(EXTRACTED INFORMATION)
● ● ●

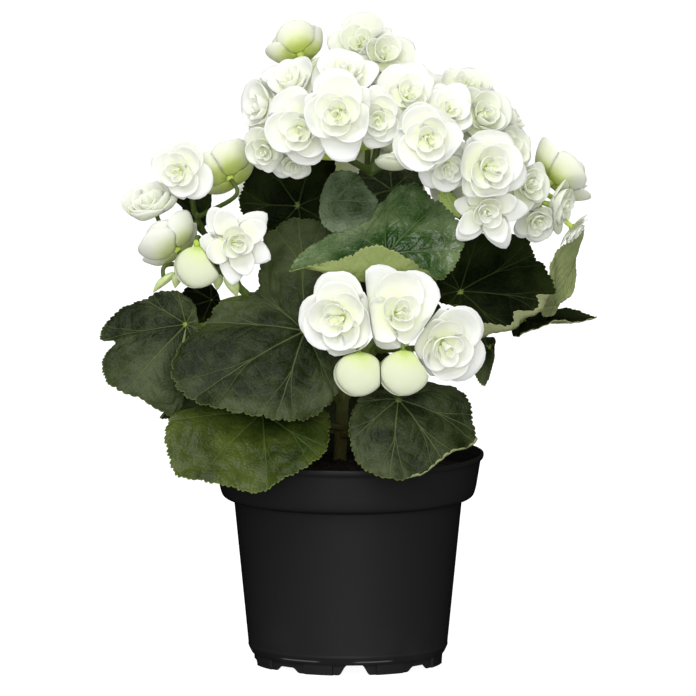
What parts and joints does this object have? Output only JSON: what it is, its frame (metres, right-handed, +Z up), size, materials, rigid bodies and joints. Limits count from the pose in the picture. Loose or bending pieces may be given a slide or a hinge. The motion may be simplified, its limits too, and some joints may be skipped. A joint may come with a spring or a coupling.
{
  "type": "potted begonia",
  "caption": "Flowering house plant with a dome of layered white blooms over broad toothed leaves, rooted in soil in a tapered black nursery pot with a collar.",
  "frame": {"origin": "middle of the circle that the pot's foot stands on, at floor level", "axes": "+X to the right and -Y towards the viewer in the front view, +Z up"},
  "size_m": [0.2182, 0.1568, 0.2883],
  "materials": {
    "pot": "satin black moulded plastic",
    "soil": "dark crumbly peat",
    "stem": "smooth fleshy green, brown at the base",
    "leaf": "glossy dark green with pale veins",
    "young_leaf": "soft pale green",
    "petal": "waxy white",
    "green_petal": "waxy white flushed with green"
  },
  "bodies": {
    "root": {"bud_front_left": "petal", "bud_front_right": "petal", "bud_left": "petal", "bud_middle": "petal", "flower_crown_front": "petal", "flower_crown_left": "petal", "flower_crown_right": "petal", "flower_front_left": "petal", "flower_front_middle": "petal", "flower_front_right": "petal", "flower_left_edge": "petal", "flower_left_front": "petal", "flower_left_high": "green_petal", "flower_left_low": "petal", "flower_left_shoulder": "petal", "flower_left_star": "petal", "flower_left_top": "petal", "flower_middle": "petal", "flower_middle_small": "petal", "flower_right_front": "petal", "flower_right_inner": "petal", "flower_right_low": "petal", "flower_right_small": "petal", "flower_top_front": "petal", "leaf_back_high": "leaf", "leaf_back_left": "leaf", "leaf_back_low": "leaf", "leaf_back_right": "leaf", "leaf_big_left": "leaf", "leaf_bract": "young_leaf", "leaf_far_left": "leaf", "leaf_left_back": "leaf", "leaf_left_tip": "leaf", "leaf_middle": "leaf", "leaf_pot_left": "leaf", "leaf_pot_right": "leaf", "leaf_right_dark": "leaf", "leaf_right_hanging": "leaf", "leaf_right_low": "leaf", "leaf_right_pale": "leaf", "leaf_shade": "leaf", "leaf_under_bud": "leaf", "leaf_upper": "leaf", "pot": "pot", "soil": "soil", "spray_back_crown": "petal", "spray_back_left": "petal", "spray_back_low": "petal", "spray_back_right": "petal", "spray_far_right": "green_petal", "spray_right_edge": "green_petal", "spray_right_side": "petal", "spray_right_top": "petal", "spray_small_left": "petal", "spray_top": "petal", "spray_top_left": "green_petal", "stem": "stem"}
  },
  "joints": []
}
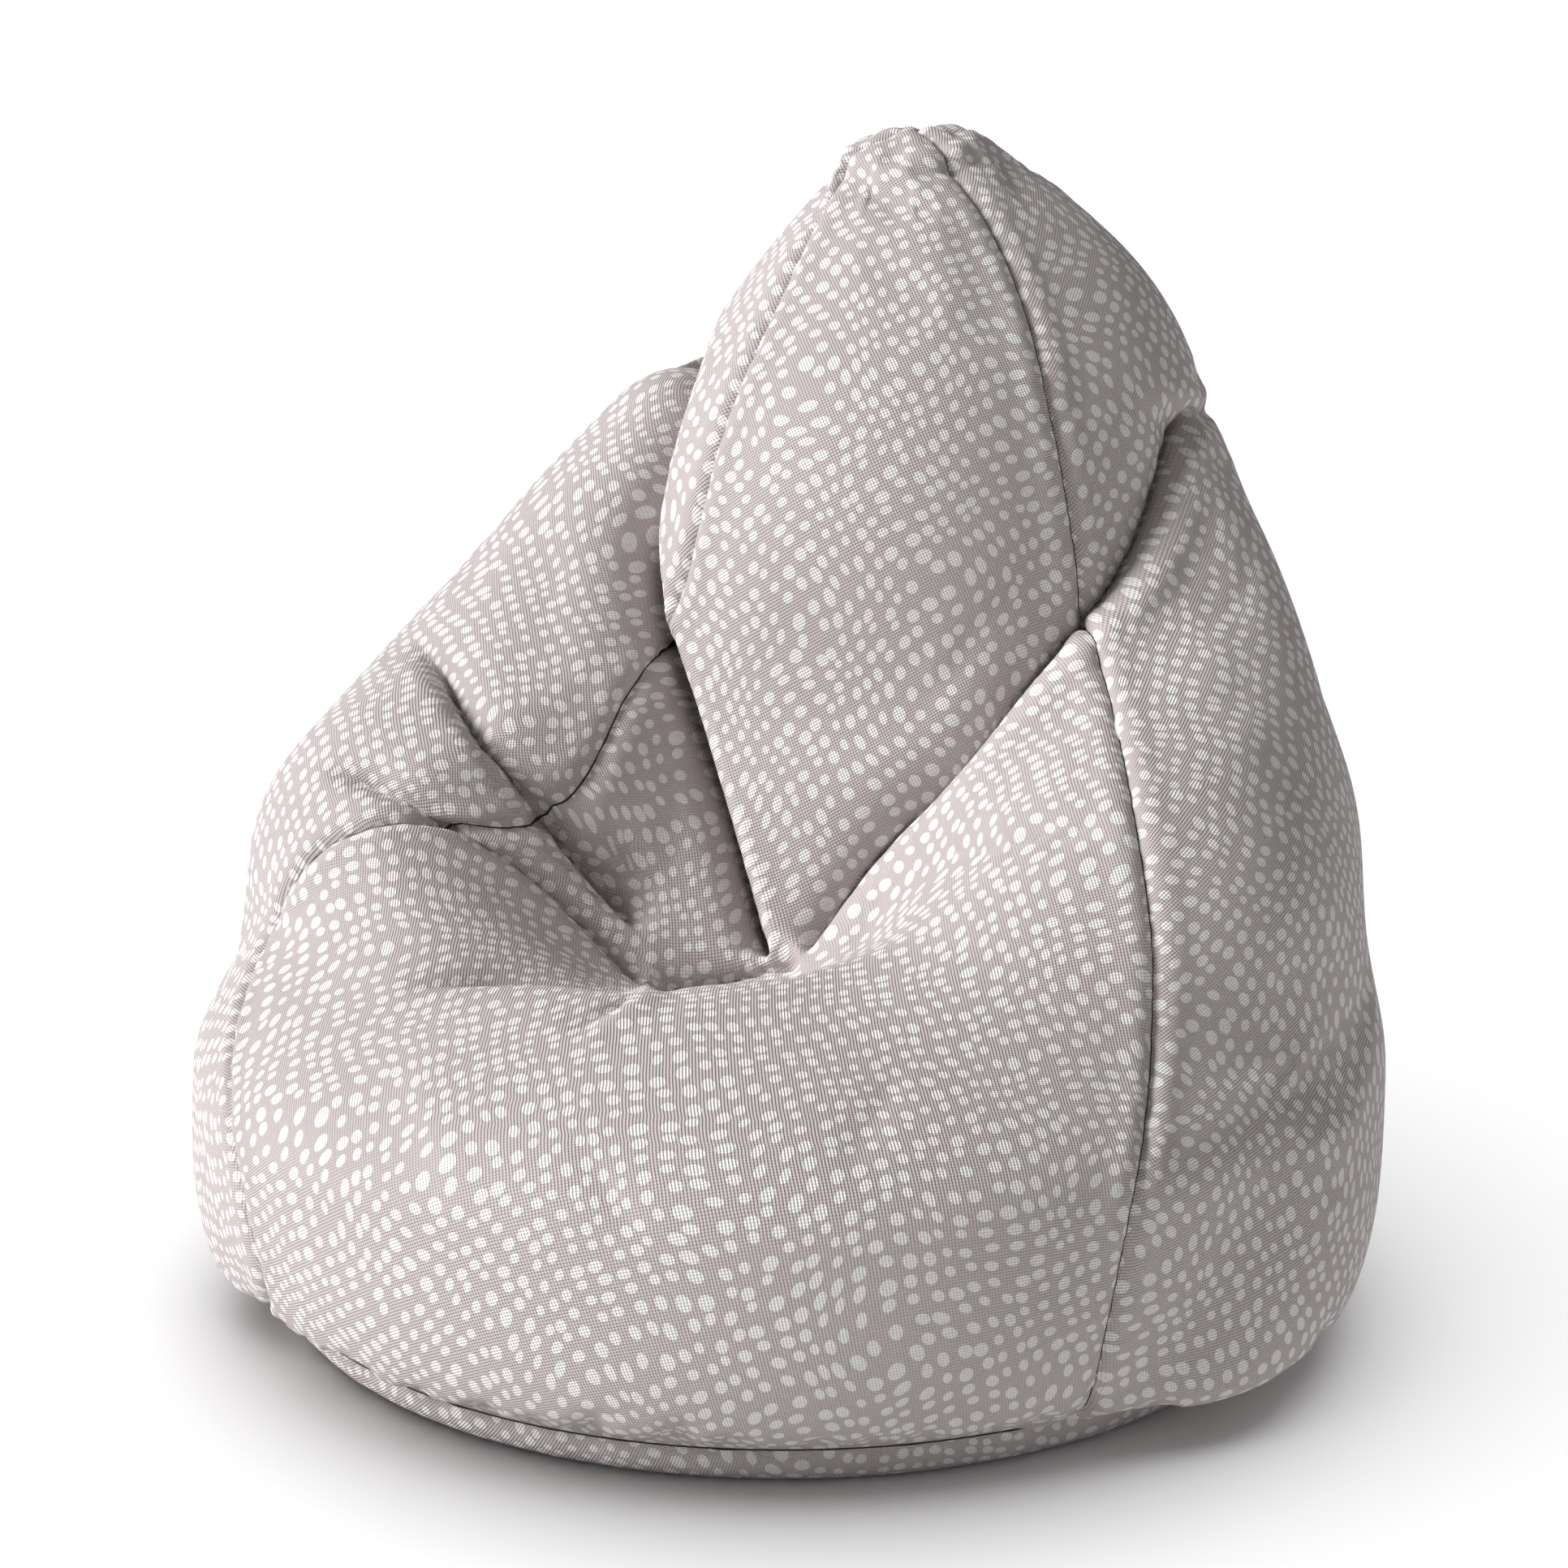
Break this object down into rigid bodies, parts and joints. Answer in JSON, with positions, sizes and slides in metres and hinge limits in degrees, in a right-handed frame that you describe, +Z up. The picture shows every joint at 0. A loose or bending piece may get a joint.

● ● ●

(WORK TO BE COMPLETED)
Extract the full set of entries word for word.

(OUTPUT)
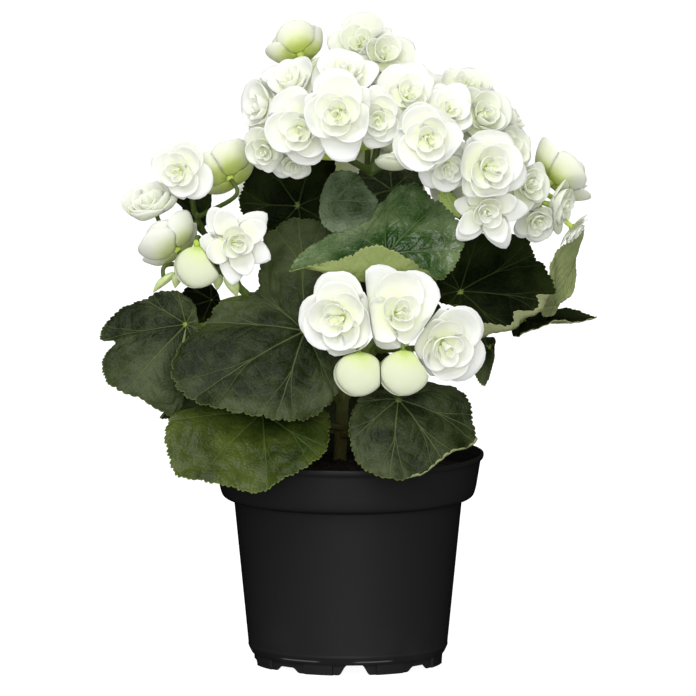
What parts and joints does this object have? Output only JSON: what it is, its frame (metres, right-handed, +Z up), size, materials, rigid bodies and joints. Limits count from the pose in the picture. Loose or bending pieces may be given a slide or a hinge. The motion may be simplified, its limits too, and some joints may be skipped. A joint may come with a spring or a coupling.
{
  "type": "potted begonia",
  "caption": "Flowering house plant with a dome of layered white blooms over broad toothed leaves, rooted in soil in a tapered black nursery pot with a collar.",
  "frame": {"origin": "middle of the circle that the pot's foot stands on, at floor level", "axes": "+X to the right and -Y towards the viewer in the front view, +Z up"},
  "size_m": [0.2182, 0.1568, 0.2883],
  "materials": {
    "pot": "satin black moulded plastic",
    "soil": "dark crumbly peat",
    "stem": "smooth fleshy green, brown at the base",
    "leaf": "glossy dark green with pale veins",
    "young_leaf": "soft pale green",
    "petal": "waxy white",
    "green_petal": "waxy white flushed with green"
  },
  "bodies": {
    "root": {"bud_front_left": "petal", "bud_front_right": "petal", "bud_left": "petal", "bud_middle": "petal", "flower_crown_front": "petal", "flower_crown_left": "petal", "flower_crown_right": "petal", "flower_front_left": "petal", "flower_front_middle": "petal", "flower_front_right": "petal", "flower_left_edge": "petal", "flower_left_front": "petal", "flower_left_high": "green_petal", "flower_left_low": "petal", "flower_left_shoulder": "petal", "flower_left_star": "petal", "flower_left_top": "petal", "flower_middle": "petal", "flower_middle_small": "petal", "flower_right_front": "petal", "flower_right_inner": "petal", "flower_right_low": "petal", "flower_right_small": "petal", "flower_top_front": "petal", "leaf_back_high": "leaf", "leaf_back_left": "leaf", "leaf_back_low": "leaf", "leaf_back_right": "leaf", "leaf_big_left": "leaf", "leaf_bract": "young_leaf", "leaf_far_left": "leaf", "leaf_left_back": "leaf", "leaf_left_tip": "leaf", "leaf_middle": "leaf", "leaf_pot_left": "leaf", "leaf_pot_right": "leaf", "leaf_right_dark": "leaf", "leaf_right_hanging": "leaf", "leaf_right_low": "leaf", "leaf_right_pale": "leaf", "leaf_shade": "leaf", "leaf_under_bud": "leaf", "leaf_upper": "leaf", "pot": "pot", "soil": "soil", "spray_back_crown": "petal", "spray_back_left": "petal", "spray_back_low": "petal", "spray_back_right": "petal", "spray_far_right": "green_petal", "spray_right_edge": "green_petal", "spray_right_side": "petal", "spray_right_top": "petal", "spray_small_left": "petal", "spray_top": "petal", "spray_top_left": "green_petal", "stem": "stem"}
  },
  "joints": []
}
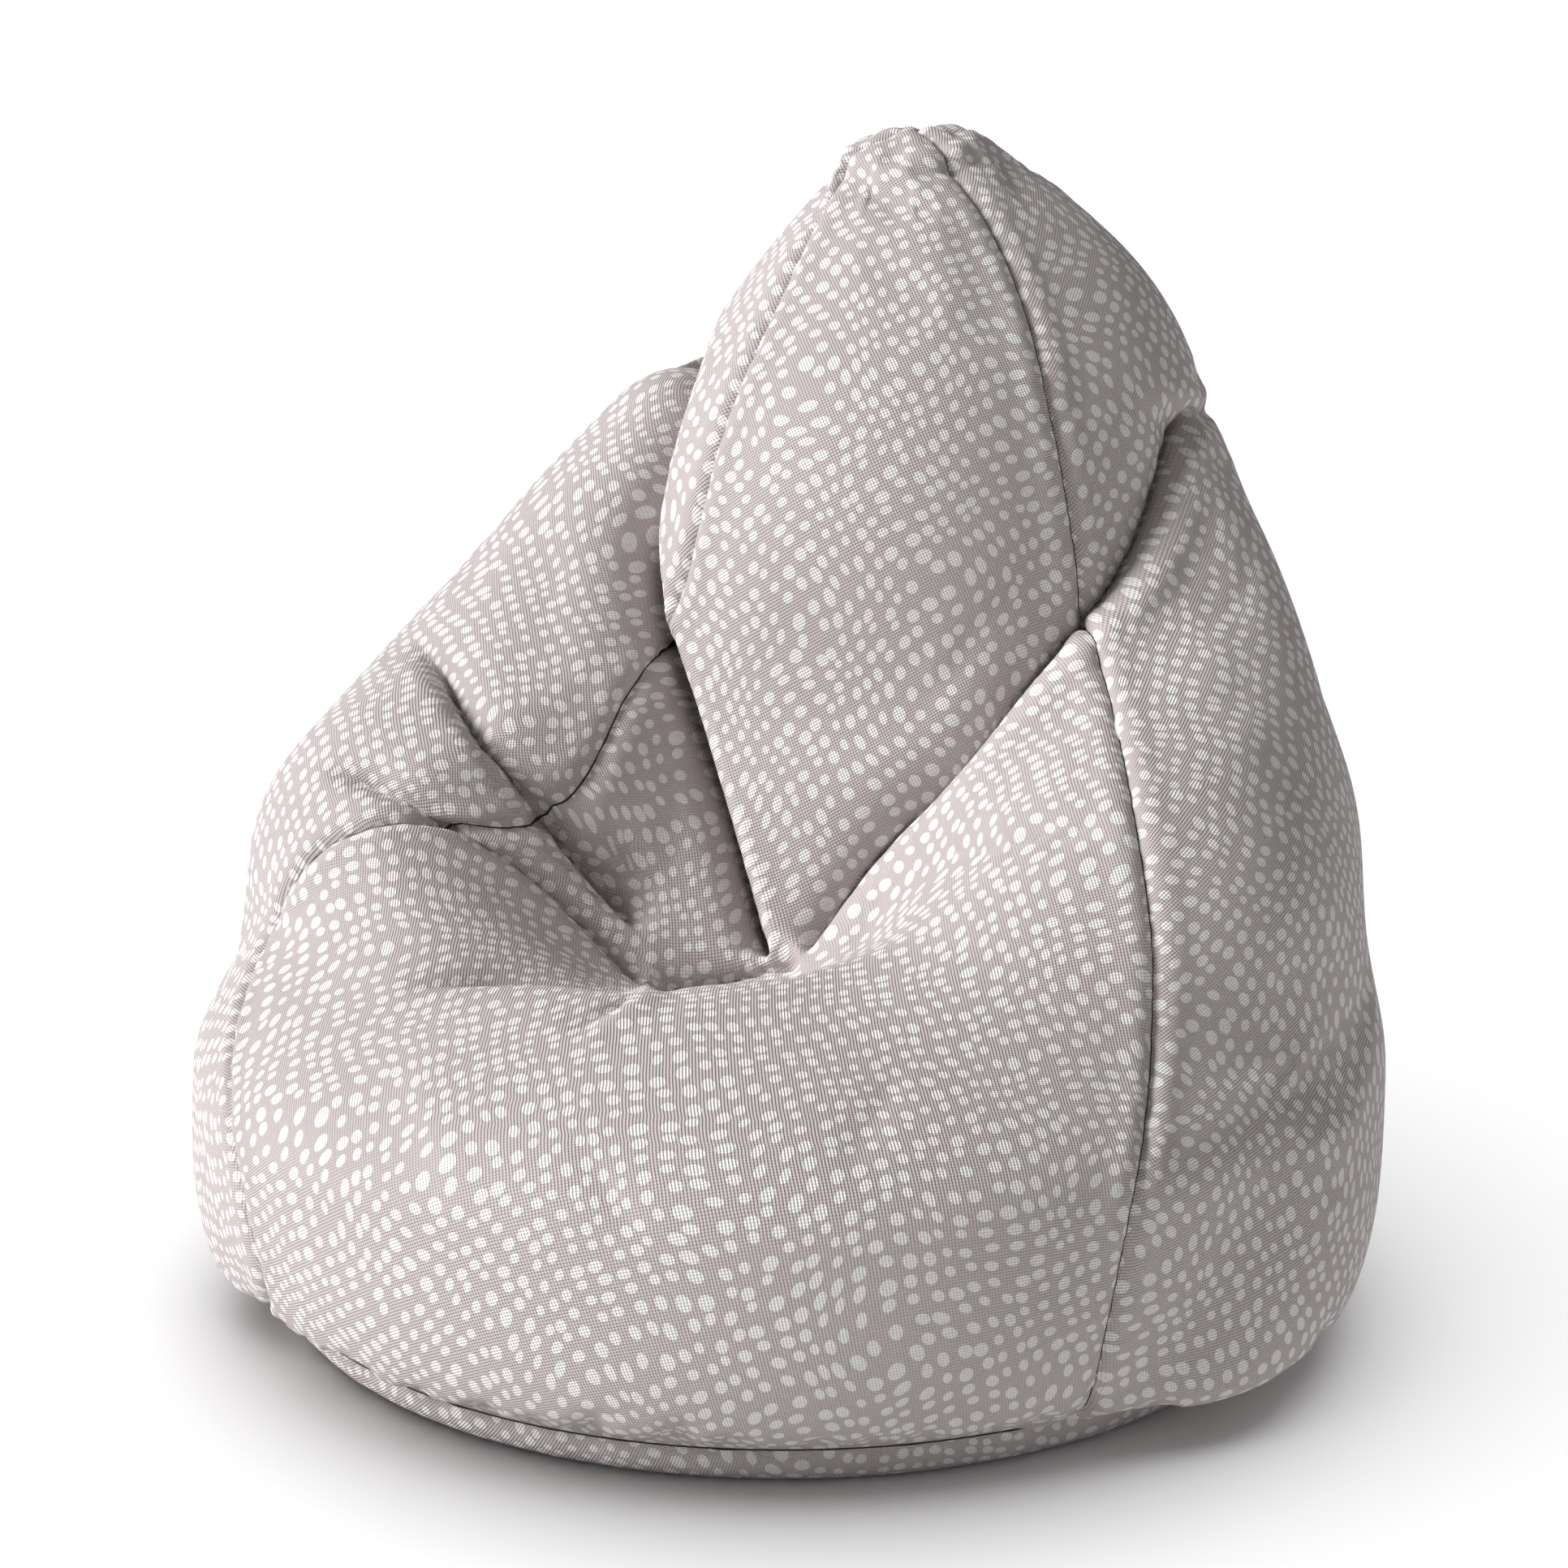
Break this object down into rigid bodies, parts and joints. Answer in JSON, with positions, sizes and slides in metres and hinge limits in degrees, in a right-handed frame that you describe, +Z up. The picture shows every joint at 0. A loose or bending piece may get a joint.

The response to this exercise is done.